══ Recorded data

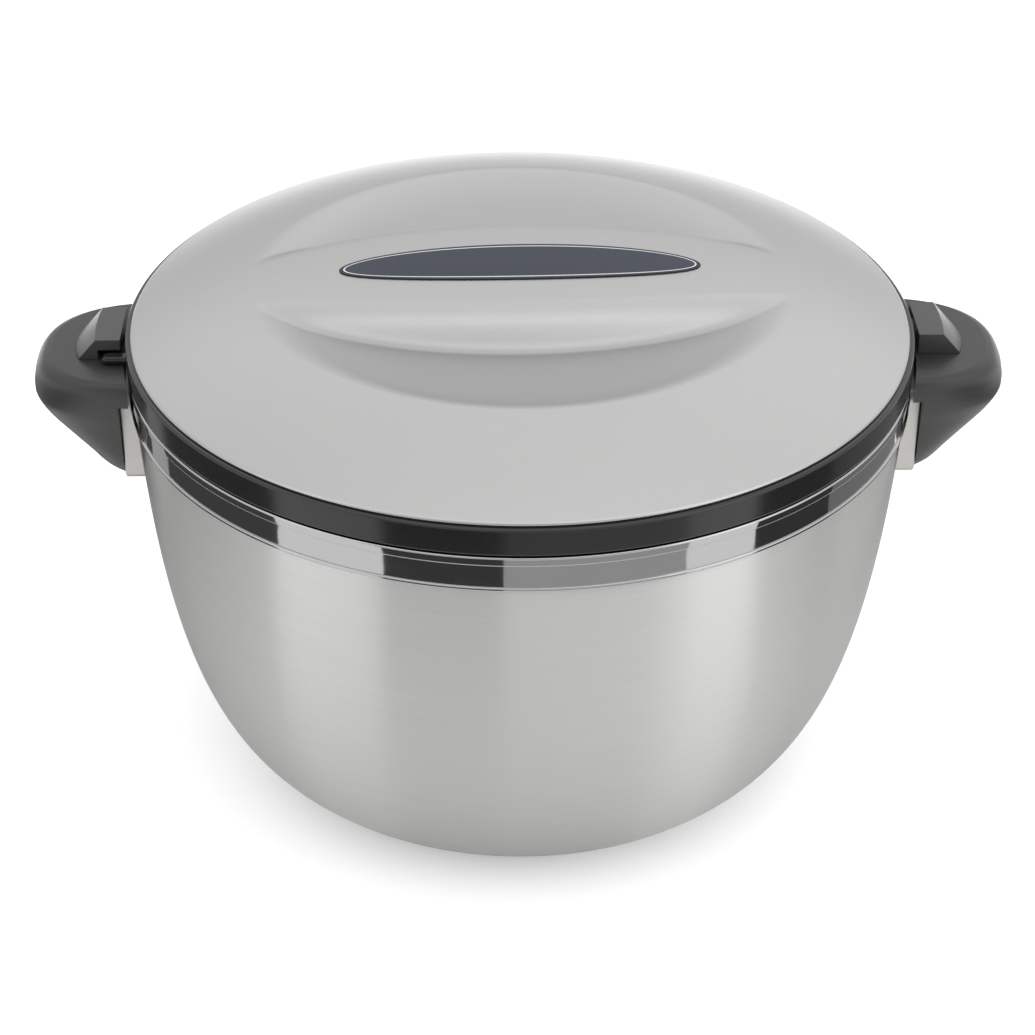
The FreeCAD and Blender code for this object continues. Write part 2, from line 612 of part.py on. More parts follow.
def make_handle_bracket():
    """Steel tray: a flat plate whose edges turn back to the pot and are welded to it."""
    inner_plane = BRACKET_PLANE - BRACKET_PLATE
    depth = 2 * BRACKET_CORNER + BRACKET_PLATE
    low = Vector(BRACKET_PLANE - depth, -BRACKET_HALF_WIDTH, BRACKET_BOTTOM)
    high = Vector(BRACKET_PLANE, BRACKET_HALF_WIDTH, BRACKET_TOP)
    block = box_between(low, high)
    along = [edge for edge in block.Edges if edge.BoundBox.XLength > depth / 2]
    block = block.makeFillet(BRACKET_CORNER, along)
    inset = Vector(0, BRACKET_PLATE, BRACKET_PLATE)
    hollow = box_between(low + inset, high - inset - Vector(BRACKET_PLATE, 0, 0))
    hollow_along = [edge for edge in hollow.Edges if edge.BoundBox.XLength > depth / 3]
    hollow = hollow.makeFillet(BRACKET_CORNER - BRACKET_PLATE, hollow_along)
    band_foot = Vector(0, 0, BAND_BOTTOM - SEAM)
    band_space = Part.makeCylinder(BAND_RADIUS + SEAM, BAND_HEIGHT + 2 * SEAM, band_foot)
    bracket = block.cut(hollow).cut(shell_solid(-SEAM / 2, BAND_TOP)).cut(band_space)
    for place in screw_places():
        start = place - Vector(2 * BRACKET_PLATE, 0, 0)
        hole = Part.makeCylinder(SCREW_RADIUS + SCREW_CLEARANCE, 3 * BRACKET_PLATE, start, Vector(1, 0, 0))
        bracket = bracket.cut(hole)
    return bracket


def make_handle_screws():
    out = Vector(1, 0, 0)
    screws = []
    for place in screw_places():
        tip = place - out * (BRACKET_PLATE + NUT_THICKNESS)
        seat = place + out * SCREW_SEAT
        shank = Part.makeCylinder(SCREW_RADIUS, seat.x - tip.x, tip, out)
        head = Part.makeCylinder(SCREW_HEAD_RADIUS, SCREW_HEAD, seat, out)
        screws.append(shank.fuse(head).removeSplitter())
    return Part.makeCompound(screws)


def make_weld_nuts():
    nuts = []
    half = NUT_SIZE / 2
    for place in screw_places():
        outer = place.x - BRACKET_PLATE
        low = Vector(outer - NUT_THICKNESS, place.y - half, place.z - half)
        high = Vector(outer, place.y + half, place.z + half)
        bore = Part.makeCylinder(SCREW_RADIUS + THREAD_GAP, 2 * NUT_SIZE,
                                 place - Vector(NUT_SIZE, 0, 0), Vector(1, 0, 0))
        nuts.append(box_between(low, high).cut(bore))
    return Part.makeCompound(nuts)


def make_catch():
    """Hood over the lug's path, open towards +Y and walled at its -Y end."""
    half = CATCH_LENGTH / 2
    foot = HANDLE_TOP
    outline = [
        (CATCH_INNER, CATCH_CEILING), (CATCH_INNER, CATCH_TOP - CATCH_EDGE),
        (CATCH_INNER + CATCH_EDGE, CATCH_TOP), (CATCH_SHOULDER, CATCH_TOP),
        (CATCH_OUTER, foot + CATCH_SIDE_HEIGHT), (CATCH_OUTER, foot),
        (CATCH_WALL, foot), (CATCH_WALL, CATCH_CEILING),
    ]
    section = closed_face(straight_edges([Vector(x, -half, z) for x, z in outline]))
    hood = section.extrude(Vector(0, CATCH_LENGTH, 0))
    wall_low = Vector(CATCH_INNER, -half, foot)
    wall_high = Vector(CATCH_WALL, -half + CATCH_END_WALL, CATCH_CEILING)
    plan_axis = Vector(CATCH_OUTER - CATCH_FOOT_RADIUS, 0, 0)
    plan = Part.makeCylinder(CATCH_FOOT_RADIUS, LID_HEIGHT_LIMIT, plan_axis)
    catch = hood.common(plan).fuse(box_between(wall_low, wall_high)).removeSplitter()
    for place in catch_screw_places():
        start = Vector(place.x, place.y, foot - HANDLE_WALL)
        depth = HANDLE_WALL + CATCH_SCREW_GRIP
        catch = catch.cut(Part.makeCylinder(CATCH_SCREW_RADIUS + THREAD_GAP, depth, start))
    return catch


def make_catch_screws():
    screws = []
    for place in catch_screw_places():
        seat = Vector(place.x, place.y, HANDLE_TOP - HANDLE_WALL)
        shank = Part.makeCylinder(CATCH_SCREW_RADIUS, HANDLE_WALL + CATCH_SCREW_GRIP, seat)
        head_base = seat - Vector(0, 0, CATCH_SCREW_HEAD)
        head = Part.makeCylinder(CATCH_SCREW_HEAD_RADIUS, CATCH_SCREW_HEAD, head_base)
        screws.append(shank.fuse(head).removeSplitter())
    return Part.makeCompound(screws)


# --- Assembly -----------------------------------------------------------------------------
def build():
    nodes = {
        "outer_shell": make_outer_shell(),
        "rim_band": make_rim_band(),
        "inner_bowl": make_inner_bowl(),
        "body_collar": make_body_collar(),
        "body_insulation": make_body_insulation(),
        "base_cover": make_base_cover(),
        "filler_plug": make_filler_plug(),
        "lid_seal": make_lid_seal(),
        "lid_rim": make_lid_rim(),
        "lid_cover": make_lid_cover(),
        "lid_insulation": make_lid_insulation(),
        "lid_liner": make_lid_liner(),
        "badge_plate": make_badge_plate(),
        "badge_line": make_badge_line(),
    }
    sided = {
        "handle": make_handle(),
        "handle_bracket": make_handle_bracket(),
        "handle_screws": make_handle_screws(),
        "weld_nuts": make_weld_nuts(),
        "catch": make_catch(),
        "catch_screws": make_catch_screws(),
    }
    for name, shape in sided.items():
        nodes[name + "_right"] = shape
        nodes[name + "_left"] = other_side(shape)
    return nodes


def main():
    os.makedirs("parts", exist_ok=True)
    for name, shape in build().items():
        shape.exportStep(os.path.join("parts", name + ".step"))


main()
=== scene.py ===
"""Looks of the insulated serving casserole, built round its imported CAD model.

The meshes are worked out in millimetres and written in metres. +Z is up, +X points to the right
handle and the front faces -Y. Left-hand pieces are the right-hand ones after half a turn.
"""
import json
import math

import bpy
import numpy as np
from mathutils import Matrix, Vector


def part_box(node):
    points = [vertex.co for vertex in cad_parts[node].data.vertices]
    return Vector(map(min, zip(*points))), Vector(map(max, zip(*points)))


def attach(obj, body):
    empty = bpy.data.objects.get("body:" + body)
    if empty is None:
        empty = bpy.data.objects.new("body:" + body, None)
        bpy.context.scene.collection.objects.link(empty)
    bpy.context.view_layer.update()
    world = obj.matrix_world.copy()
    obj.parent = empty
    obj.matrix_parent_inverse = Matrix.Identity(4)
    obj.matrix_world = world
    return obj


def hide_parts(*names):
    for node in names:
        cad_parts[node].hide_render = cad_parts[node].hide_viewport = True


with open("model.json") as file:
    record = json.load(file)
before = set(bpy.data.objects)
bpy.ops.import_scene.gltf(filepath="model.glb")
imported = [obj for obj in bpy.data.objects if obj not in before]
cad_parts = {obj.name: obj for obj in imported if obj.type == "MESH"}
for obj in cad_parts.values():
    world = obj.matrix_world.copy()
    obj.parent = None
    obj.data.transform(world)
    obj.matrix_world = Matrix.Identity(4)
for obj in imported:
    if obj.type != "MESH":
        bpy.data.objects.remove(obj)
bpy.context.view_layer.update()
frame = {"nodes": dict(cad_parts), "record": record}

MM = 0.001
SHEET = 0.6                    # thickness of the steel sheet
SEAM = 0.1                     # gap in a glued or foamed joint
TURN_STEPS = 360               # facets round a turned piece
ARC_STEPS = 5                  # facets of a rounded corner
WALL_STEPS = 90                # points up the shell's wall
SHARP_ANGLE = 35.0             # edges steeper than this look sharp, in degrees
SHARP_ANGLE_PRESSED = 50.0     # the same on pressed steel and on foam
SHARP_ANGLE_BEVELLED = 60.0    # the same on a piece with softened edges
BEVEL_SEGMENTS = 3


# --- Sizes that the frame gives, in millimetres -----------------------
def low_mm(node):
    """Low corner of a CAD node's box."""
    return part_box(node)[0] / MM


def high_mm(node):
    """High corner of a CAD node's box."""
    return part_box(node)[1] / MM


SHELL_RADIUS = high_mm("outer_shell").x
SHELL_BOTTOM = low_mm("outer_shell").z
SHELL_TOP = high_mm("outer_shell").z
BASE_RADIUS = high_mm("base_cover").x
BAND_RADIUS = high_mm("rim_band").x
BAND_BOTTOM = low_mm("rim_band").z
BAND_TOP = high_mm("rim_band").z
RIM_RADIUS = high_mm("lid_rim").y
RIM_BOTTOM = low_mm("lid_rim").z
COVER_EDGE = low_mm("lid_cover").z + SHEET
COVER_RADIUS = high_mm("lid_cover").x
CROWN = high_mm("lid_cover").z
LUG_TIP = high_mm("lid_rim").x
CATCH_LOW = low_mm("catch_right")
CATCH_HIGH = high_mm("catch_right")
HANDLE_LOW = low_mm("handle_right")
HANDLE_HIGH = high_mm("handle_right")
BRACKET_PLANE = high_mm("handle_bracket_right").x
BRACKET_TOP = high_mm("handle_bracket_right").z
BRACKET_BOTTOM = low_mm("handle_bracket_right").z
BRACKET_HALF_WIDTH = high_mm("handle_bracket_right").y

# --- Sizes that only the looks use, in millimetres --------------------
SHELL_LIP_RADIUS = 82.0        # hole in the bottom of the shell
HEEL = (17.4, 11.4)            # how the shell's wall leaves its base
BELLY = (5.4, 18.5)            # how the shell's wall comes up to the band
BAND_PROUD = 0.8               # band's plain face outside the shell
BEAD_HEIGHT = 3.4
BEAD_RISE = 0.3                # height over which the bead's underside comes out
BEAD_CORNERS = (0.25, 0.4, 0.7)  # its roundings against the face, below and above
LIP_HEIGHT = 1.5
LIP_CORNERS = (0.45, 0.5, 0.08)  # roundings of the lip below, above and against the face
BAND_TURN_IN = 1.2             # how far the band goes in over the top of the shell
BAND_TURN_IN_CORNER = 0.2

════

■ **What the task requires**: Extract verbatim only those lines that run from the line with "return nodes" to the line with "obj.matrix_parent_inverse = Matrix.Identity(4)", inclusive.

■ **Solved problem**:
    return nodes


def main():
    os.makedirs("parts", exist_ok=True)
    for name, shape in build().items():
        shape.exportStep(os.path.join("parts", name + ".step"))


main()
=== scene.py ===
"""Looks of the insulated serving casserole, built round its imported CAD model.

The meshes are worked out in millimetres and written in metres. +Z is up, +X points to the right
handle and the front faces -Y. Left-hand pieces are the right-hand ones after half a turn.
"""
import json
import math

import bpy
import numpy as np
from mathutils import Matrix, Vector


def part_box(node):
    points = [vertex.co for vertex in cad_parts[node].data.vertices]
    return Vector(map(min, zip(*points))), Vector(map(max, zip(*points)))


def attach(obj, body):
    empty = bpy.data.objects.get("body:" + body)
    if empty is None:
        empty = bpy.data.objects.new("body:" + body, None)
        bpy.context.scene.collection.objects.link(empty)
    bpy.context.view_layer.update()
    world = obj.matrix_world.copy()
    obj.parent = empty
    obj.matrix_parent_inverse = Matrix.Identity(4)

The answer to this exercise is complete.